= Kolshet =

Kolshet is a locality in Thane.

== Infrastructure ==
The road approaching Kolshet is known as Kolshet Road. Kolshet connects Eastern Express Highway to Western Express Highway and acts as a bypass to Ghodbunder Road. One can travel to Kolshet by TMT buses.

Kolshet is pretty much in a developing stage as compared to Ghodbunder Road. Kolshet creek is also known as 'Retibunder' as sand for construction is supplied from this place.
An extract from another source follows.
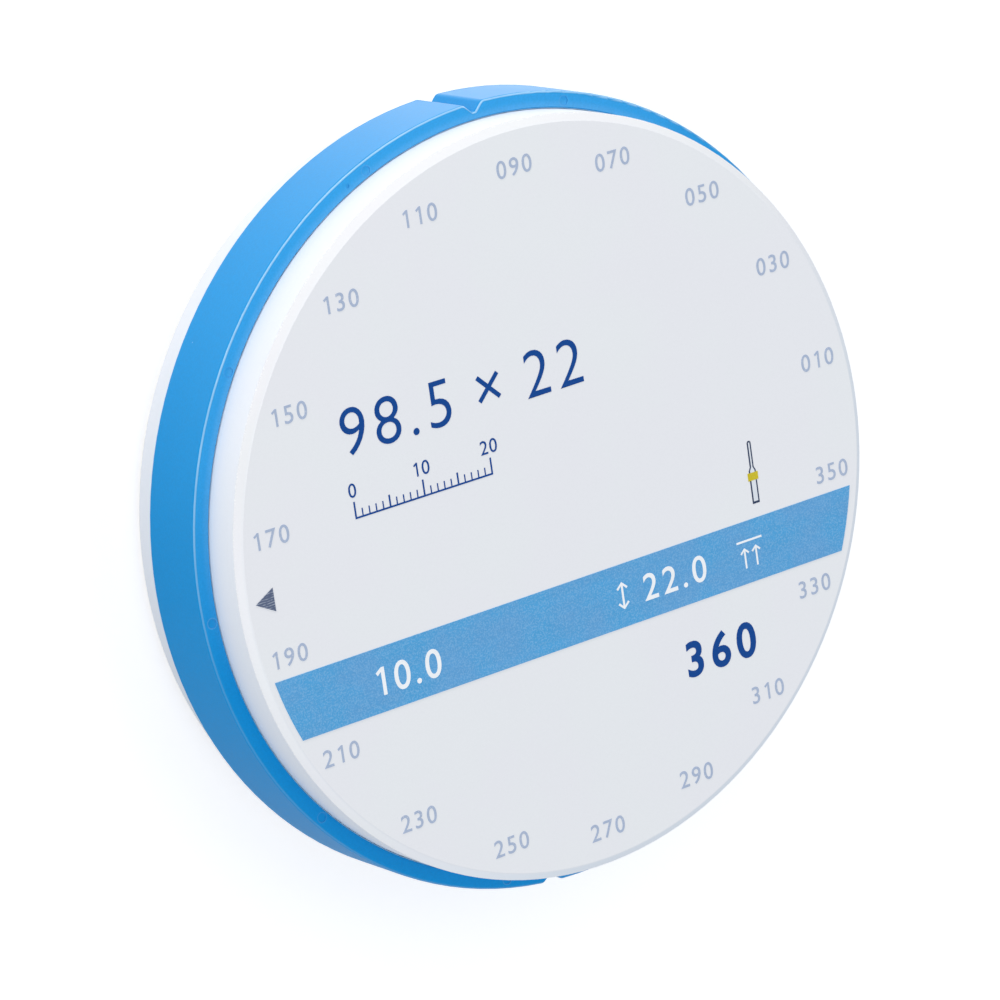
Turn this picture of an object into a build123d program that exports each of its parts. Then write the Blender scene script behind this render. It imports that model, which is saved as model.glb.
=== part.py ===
from build123d import *
from math import atan2, degrees, hypot, radians, tan
import os

# Dental milling disc: a round blank of pre-sintered zirconia, glued into a moulded plastic
# carrier ring, with a printed band and pointer on its top face.
# Millimetres, +Z up. The origin is the centre of the blank's plain back face, on the axis of
# the disc. +X is the direction in which the print on the top face reads.

# Carrier ring, injection moulded, of the diameter that milling machine holders clamp
ring_diameter = 98.5
ring_height = 10.0
ring_wall = 2.15
ring_underside = 6.3         # height over the blank's back face
bond_gap = 0.05              # adhesive film between the ring's bore and the blank's wall
ring_edge_radius = 0.45
bore_bevel = 0.2

# Zirconia blank, pressed in one piece to fill the ring, and bevelled round both rims
blank_thickness = 22.0
rim_bevel_width = 1.0        # across the face
rim_bevel_height = 0.65      # down the wall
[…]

The place has industries like SYNTEL, Clariant Chemicals, Wool Research Center and Navnit Motors.

The residential complexes here are Everest World, Puraniks Kavyadhara, Highland Builders, Devashree Park, Siddheswhwar Gardens, Unnathi Woods, Vraj Green Valley, Regency Heights, Runwal Pearl, Runwal Garden City, Mayfair Meridian, Vakratund Residency and many more. Residential property rates for Kolshet Road in January 2014 were around Rs 8600 to Rs 9950.

Nearest schools in Kolshet are Kendriya Vidyalaya at Air Force station, Blossom High School at Everest World, Universal High School at Brahmand. The Thane Sub Campus of the University of Mumbai was also established in 2014.

Nearest hospitals include Jupiter Hospital at Majiwada and Hiranandani Hospital at Hiranandani Estate.